We have a plateau above the desert edge where the Egyptian army was camped
about 25 years ago and amused itself by practicing with bulldozers. It's
rocky on a sandy base, so stones sink under a horse's hoof, but UNBELIEVABLY
uneven. And once the foxes and feral dogs have made dens in the sides of the
craters, it gets even more interesting. Best place I've ever seen for
teaching a horse to walk carefully.
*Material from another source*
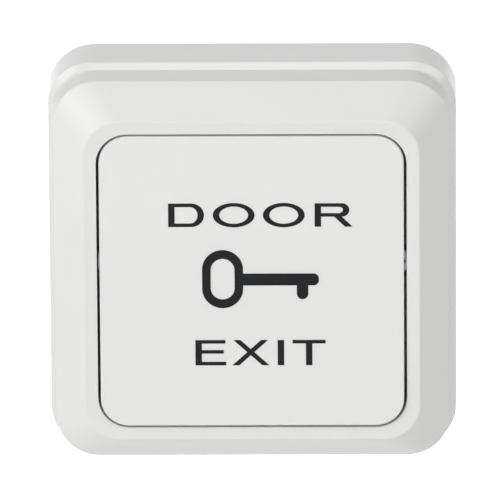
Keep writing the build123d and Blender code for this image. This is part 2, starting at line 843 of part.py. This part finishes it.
def contact_blade():
    low = blade_height - blade_thickness / 2
    high = blade_height + blade_thickness / 2
    near = plunger_y - blade_width / 2
    far = plunger_y + blade_width / 2
    blade = span(blade_pin_x, tip_x, near, far, low, high)
    blade += post(tip_x, plunger_y, blade_width / 2, low, high)
    blade -= span(tip_x + contact_radius, tip_x + blade_width, near, far, low, high)
    blade += rod_along_y(blade_pin_x, near, far, blade_height, eye_radius)
    blade -= rod_along_y(blade_pin_x, near, far, blade_height, blade_pin_radius + blade_pin_gap)
    return blade - post(tip_x, plunger_y, rivet_radius, low, high)


def moving_contact():
    low = blade_height - blade_thickness / 2
    high = blade_height + blade_thickness / 2
    rivet = post(tip_x, plunger_y, rivet_radius, low, high)
    rivet += post(tip_x, plunger_y, contact_radius, low - moving_contact_rise, low)
    return rivet + post(tip_x, plunger_y, contact_radius, high, high + moving_contact_rise)


def blade_pin():
    reach = pin_ear_half_span + pin_ear_thickness
    near = plunger_y - reach
    return rod_along_y(blade_pin_x, near, near + 2 * reach, blade_height, blade_pin_radius)


def contact_spring():
    x = blade_pin_x + contact_spring_arm
    high = blade_height - blade_thickness / 2
    sizes = (contact_spring_radius, contact_spring_wire, housing_rear, high, contact_spring_turns)
    return coil(x, plunger_y, *sizes)


def terminal_block(x):
    """The brass block of one terminal, with its wire hole and the screw hole that crosses it."""
    high = terminal_low + terminal_length
    left = x - terminal_width / 2
    body = span(left, left + terminal_width, terminal_low, high, housing_rear, chamber_front)
    body -= rod_along_y(x, terminal_low, high, wire_hole_height, wire_hole_radius)
    return body - post(x, terminal_y, terminal_screw_radius + thread_gap, housing_rear, wire_hole_height)


def com_terminal():
    left = blade_pin_x - pin_ear_width / 2
    right = -terminal_pitch + terminal_width / 2
    strip_top = housing_rear + strip_thickness
    ear_top = blade_height + blade_pin_radius + strip_thickness
    neck = -terminal_pitch - terminal_width / 2 + fit_gap
    foot_high = plunger_y + pin_ear_half_span + pin_ear_thickness / 2
    foot_low = plunger_y - pin_ear_half_span - pin_ear_thickness / 2
    terminal = terminal_block(-terminal_pitch)
    terminal += span(neck, right, foot_low, terminal_low, housing_rear, strip_top)
    terminal += span(left, neck, foot_low, foot_high, housing_rear, strip_top)
    for y in both(pin_ear_half_span):
        ear_y = plunger_y + y
        terminal += block(blade_pin_x, ear_y, pin_ear_width, pin_ear_thickness, housing_rear, ear_top)
    hole_low = foot_low
    hole = rod_along_y(blade_pin_x, hole_low, foot_high, blade_height, blade_pin_radius + thread_gap)
    return terminal - hole


def nc_terminal():
    right = nc_strip_left + nc_strip_width
    strip_low = chamber_front - strip_thickness
    foot = plunger_y - blade_width / 2
    terminal = terminal_block(0)
    terminal += span(nc_strip_left, right, foot, nc_shelf_high(), strip_low, chamber_front)
    terminal += span(0, right, terminal_low, nc_shelf_high(), strip_low, chamber_front)
    terminal -= rod_along_y(0, terminal_low, nc_shelf_high(), wire_hole_height, wire_hole_radius)
    return terminal - post(tip_x, plunger_y, rivet_radius, strip_low, chamber_front)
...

Any time I have an antsy horse I take
them up there and let them think for a while.

Maryanne Stroud Gabbani
Cairo, Egypt
maryanne@ratbusters.net
www.ratbusters.net

-----Original Message-----
From: Bob Morris [mailto:bobmorris@rmci.net]
Sent: Sunday, June 03, 2001 7:46 PM
To: sharp penny; Robyn Levash
Cc: ridecamp@endurance.net
Subject: RC: RE: Re: Training a New Endurance Horse


Some of the best cavaletti work we get is when we go riding in the areas
where precommercial thinning has been performed. They cut the smaller trees
(2 to 6 inches in diameter) and let them lay. Never a preconceived distance
apart and never a standard height. Makes the horse look where to go and how
to step. Always changing direction and no one foot step is the same.

Results in a very balanced horse that always knows where its feet are.